EXERCISE DETAILS: Repeat the listing below in full, exactly as it stands.

DATA SEGMENT:
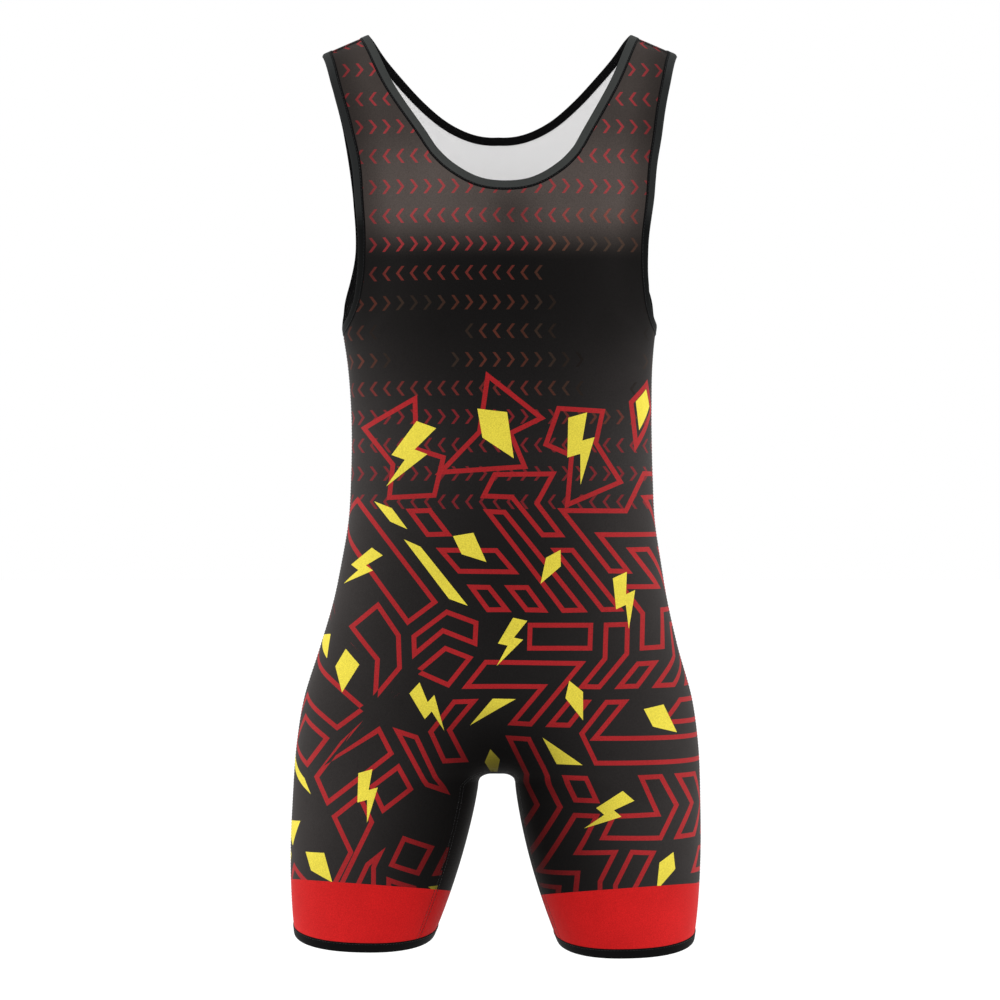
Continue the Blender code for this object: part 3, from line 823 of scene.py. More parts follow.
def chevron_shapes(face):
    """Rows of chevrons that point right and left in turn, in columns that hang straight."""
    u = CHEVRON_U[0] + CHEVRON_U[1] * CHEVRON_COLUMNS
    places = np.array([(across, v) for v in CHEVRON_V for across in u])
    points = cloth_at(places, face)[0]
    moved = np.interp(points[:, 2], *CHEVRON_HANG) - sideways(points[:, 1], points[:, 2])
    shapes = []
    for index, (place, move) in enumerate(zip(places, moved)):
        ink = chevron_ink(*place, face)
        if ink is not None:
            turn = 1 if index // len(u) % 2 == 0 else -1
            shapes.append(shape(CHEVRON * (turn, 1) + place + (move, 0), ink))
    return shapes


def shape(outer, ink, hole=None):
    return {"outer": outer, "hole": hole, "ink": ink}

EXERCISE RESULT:
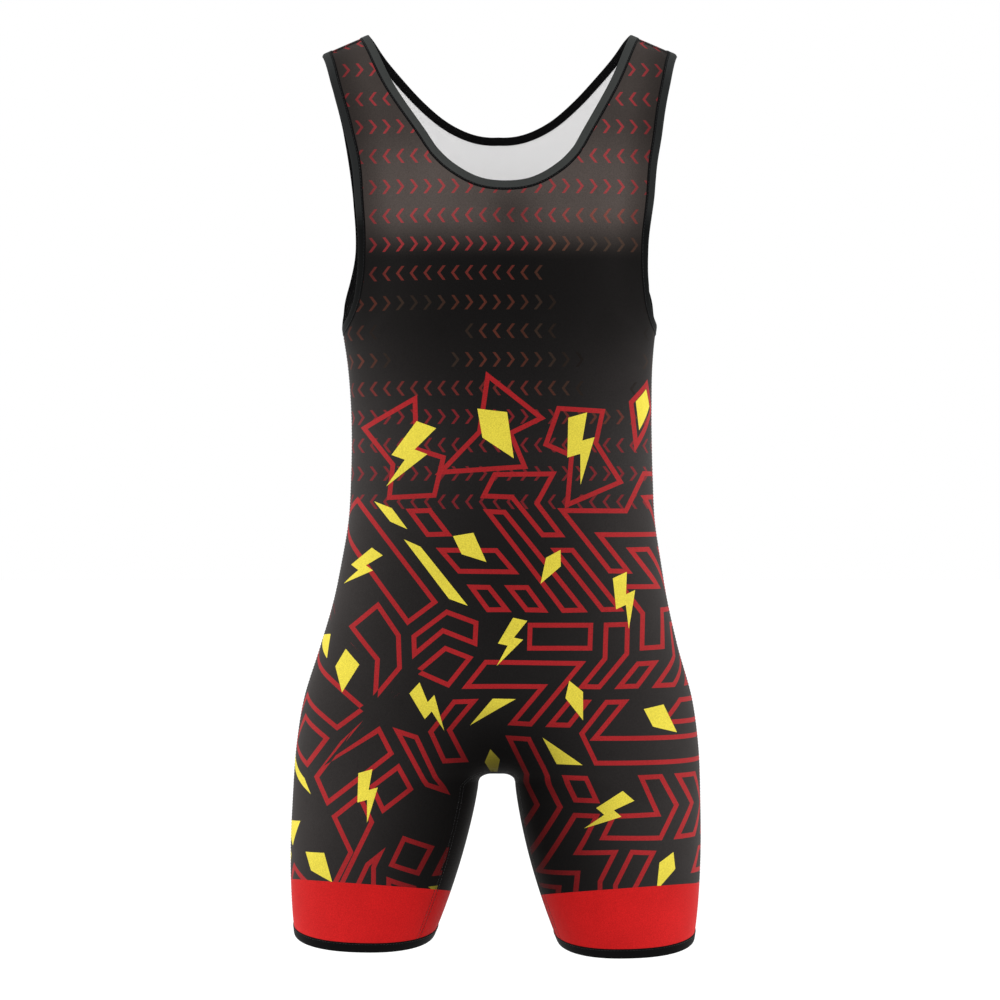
Continue the Blender code for this object: part 3, from line 823 of scene.py. More parts follow.
def chevron_shapes(face):
    """Rows of chevrons that point right and left in turn, in columns that hang straight."""
    u = CHEVRON_U[0] + CHEVRON_U[1] * CHEVRON_COLUMNS
    places = np.array([(across, v) for v in CHEVRON_V for across in u])
    points = cloth_at(places, face)[0]
    moved = np.interp(points[:, 2], *CHEVRON_HANG) - sideways(points[:, 1], points[:, 2])
    shapes = []
    for index, (place, move) in enumerate(zip(places, moved)):
        ink = chevron_ink(*place, face)
        if ink is not None:
            turn = 1 if index // len(u) % 2 == 0 else -1
            shapes.append(shape(CHEVRON * (turn, 1) + place + (move, 0), ink))
    return shapes


def shape(outer, ink, hole=None):
    return {"outer": outer, "hole": hole, "ink": ink}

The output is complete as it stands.